US hypocrisy on terrorism

“Of course, those countries which are US allies and proxies that support terrorists with financial and logistical support such as Saudi Arabia, Israel and others are immune from criticism and attack and are propped up with billions of dollars of US taxpayer money, while countries that resist US hegemony are accused of harboring terrorists and attacked, feeding the hideous US war machine with ever new fields to harvest death and destruction,” Professor Etler said.

“Trump’s new found commitment to win in Afghanistan is a reversal of his long-standing criticism of US unilateral interventionism and his specific demand to withdraw its troops from Afghanistan. Much of Trump’s support was based on his America First rhetoric which condemned the Bush’s, Clinton’s and Obama’s policies of overextending US power abroad and neglecting American’s needs at home,” he said.  

“This reversal however should come as no surprise, US politicians will say and do anything to get elected and then discard their campaign rhetoric on a moment’s notice. You would think by now that the American people would understand that whomever they elect as president is beholden to the US state apparatus (sometimes called the Deep State) which is the structural and institutional component of US imperialism. Any US president, no matter what their subjective motivations may be, is nothing more than a figurehead for the Military Industrial Congressional Complex and the National Security State,” he added.

‘No US politician can dismantle US imperialism’

“Thus Trump like the others before him end up pursuing what are essentially the same policies, be it in Europe, the Middle East, South Asia, East Asia or anywhere else. Those who placed faith in Trump, Obama, Clinton or any other US politician to change course and dismantle US imperialism are foredoomed to be disappointed,” Professor Etler said.

“In the case of Afghanistan it has long been considered a focal point in the Great Game, the political and diplomatic confrontation between the great powers for control of Central Asia and subsequently the entire Eurasian landmass. That was the geopolitical rationale for Carter’s national security adviser Brzezinski's support for the Mujahideen against the Soviet backed Afghan regime in the 1980s. That eventually led to the withdrawal of Soviet troops and the creation of the Taliban state,” he noted.
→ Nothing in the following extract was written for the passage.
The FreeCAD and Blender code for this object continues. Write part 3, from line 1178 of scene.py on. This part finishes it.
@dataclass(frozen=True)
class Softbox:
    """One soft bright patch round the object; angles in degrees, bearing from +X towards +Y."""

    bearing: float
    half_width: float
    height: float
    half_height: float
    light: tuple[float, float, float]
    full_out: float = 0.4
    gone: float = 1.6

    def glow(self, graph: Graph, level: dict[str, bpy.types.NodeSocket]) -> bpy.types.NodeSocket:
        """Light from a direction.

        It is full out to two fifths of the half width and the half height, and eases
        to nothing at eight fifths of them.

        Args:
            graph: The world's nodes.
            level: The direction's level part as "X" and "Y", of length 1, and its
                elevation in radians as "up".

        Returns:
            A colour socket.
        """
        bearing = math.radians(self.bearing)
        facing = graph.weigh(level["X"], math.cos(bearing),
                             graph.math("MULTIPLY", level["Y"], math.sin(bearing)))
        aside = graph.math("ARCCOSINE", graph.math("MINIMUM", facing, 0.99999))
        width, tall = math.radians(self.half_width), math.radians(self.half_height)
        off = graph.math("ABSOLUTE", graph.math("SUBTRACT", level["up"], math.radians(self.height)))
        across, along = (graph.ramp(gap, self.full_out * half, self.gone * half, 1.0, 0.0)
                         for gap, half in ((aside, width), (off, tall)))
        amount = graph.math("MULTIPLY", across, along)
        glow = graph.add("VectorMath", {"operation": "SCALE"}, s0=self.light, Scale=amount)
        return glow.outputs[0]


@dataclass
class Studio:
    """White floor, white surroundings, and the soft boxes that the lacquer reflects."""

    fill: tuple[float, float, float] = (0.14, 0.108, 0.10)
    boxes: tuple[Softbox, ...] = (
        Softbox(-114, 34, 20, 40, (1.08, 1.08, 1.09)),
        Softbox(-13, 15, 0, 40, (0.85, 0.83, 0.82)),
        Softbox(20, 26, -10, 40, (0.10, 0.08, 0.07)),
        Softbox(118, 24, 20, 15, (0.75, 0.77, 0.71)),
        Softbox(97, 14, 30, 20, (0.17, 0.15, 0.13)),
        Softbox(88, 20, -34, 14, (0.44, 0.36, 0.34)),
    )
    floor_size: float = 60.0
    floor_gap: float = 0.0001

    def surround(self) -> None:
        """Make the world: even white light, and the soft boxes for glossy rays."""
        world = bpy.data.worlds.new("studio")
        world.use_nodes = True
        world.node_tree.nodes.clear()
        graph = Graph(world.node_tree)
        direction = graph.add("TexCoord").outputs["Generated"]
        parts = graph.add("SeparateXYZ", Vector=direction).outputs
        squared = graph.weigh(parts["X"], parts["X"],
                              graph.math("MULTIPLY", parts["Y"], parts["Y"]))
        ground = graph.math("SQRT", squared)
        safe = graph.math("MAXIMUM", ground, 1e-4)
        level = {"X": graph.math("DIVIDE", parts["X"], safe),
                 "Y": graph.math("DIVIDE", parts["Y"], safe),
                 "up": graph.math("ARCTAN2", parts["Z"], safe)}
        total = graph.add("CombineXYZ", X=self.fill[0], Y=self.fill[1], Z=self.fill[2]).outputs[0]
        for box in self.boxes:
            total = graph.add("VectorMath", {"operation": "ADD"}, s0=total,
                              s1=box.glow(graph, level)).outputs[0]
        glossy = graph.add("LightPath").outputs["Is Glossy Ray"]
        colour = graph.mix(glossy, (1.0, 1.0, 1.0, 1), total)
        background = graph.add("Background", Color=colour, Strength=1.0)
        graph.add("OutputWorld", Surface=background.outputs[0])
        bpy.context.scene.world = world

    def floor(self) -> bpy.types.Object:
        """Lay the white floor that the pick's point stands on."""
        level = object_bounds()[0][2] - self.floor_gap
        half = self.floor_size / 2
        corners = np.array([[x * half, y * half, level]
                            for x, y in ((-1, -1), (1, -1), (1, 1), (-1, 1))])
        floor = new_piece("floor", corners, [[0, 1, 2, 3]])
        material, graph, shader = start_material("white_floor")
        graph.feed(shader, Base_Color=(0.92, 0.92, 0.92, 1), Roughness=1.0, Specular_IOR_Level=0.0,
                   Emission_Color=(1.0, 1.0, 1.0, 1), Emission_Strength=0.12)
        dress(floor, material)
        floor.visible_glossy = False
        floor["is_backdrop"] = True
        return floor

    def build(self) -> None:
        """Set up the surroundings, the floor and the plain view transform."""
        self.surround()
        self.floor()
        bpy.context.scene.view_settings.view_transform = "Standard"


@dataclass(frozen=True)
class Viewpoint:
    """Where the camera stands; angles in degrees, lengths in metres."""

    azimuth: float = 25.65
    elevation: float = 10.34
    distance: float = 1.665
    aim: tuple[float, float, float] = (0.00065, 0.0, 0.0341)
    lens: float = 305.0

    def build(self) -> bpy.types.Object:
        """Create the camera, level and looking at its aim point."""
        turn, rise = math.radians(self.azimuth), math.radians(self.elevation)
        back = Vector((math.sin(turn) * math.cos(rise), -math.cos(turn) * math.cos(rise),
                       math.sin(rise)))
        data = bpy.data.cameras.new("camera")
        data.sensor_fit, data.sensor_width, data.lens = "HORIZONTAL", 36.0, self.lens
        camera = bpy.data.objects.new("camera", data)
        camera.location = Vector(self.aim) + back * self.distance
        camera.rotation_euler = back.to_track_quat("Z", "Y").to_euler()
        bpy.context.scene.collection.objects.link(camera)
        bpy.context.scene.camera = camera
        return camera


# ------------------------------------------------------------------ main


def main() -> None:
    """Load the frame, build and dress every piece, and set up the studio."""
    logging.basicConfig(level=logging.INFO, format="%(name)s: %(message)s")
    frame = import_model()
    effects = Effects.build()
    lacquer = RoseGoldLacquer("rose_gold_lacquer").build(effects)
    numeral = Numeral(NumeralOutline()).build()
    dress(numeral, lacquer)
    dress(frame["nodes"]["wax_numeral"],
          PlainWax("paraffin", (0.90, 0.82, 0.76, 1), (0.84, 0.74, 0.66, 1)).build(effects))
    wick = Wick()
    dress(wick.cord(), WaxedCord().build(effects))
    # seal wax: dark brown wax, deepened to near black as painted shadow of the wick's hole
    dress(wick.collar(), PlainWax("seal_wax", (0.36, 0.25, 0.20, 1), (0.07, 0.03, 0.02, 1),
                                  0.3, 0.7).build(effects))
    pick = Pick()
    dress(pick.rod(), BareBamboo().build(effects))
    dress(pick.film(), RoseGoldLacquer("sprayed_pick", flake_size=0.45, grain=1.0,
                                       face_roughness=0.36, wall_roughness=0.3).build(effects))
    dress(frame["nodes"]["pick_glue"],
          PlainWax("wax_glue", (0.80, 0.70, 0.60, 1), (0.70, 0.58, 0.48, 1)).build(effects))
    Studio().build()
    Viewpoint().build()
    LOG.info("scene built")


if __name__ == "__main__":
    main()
“No matter what the rationale for US intervention in Afghanistan it has always been to seize control of a geopolitically strategic country with a wealth of untapped mineral resources, as a conduit for Central Asian gas and oil and as a source for the opium trade, all of which amount to untold billions in profits for US corporations and cartels, that is both legal and illegal super-profits extracted from Afghanistan territory,” the commentator said.

“A new consideration is the crucial position of Afghanistan in relation to China’s Belt and Road Initiative. With China making a bid to become the nexus for a pan-Eurasian trading network Afghanistan can serve as a staging ground to disrupt its implementation. By keeping an open-ended US presence in Afghanistan the US now has its fingers on the pulse of China’s BRI, placing it in a better position to influence events in the region and potentially sabotage it,” he stated.

“The military junta (Kelly, Mattis, and McMaster) which now controls the White House can  go ahead and continue the policies of global hegemony that are part and parcel of US imperialism, no matter who occupies the White House,” he concluded.